March 17, 2005

Anti-climax and rant about teaching

I achieved very little yesterday. I read Private Eye and tried to finish the book I'm reading - Ian Rankin's Resurrection Men. I ate and watched some episodes of 'My Family' then went to work. I'm on course to do a similar thing today except:

- I've finished my Ian Rankin book (for the second time). Both times it was brilliant and because my brain is useless, I'd actually forgotten most of the plot.

- I need to go into town to buy The Road to Amarillo single for Kat as Harrogate don't stock it.

- I also need folders. I AM going to sort my teaching stuff.

On that last note I'm disappointed in myself that I didn't get all the stuff done that I wanted to before I started teaching, heck, I've hardly done any of it. But I've had a fun few months. I've been happy. Now I'm being made to feel guilty about being happy because I haven't spent the time preparing for teaching. Because I've been having fun and being relaxed. i've been told that I've not been living in the 'real world'.

Why aren't I? I've got a job, I work 35 hours a week (more if I can), I pay bills, I socialise when I can. Why am I 'not living in the real world'? Because I haven't got a career? I'm 22 - since when did you need to have a career at 22? I know I'm trained for teaching and I'd like to do that, I really do, but at the moment the competition for jobs is so intense and fierce that you have to go way, way out of your way to make yourself look like 'Super Teacher'. I don't know why but for some reason it all feels so fake to me.

There was an advert in the Evening Press last night about a supply company that desperately needed teachers. I considered it but the advert says 'Starting in April'. I'm not ready to start in April! None of my resources are organsied. I don't have a portfolio and I don't have my CV written yet. A detective would see this as "Ah, you probably don't want to start teaching yet do you?" And they'd probably be right. However because of the way the bloody job is organised I'm going to be shoved into doing something I don't yet want to do, and am not ready to do, because otherwise I won't EVER get a teaching job.

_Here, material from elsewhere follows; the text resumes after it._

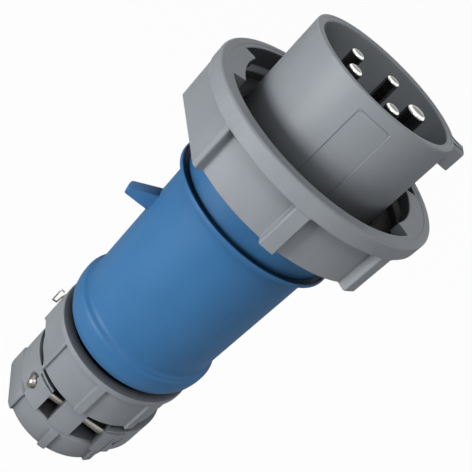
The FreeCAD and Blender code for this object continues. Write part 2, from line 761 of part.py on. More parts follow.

Why is that? Why is it so hard to become a teacher? I can understand the need for quality, for making sure that the teachers themselves are educated, dedicated and are going to have a positive influence on children's lives. But why shouldn't I be able to live my life in a relaxed fashion without this worry that I haven't jumped through the right 'hoops' to impress some headmaster at some point in the future?

This lifestyle I'm living now - relax during the day and work at night. I know it can't last. I will tire of it and get bored of it eventually. But why can't I live it for a little while longer? Then, when I finally do feel the need for change, apply to become a teacher? Because the system wouldn't approve of the fact that I'd lived and enjoyed my life instead of working away to become the 'perfect teacher'. I do appreciate that I am having an easy time of it at the moment (if you ignore the fact that working at Menzie's is hard work) but what's wrong with that? Surely it's a good thing? I've had the confidence and ability to find a lifestyle I'm happy with. What gives a headmaster the right to say "Well, you could've spent your free time helping in a school." Or "You should've done supply instead of the job at Menzies." So instead of doing the job I wanted to do and live the life I wanted to live I should've lived and worked in a way that would possibly please some future headmaster. That sucks so bad I can't even begin to describe.

I know I'm sounding like some kid having a paddy but my point still stands. Why is the world set-up in such a way that a nice bloke like myself WILL end up being punished by the jobs market purely because, for a little while, he lived a life he enjoyed? I can't be the only person who sees that as wrong can I?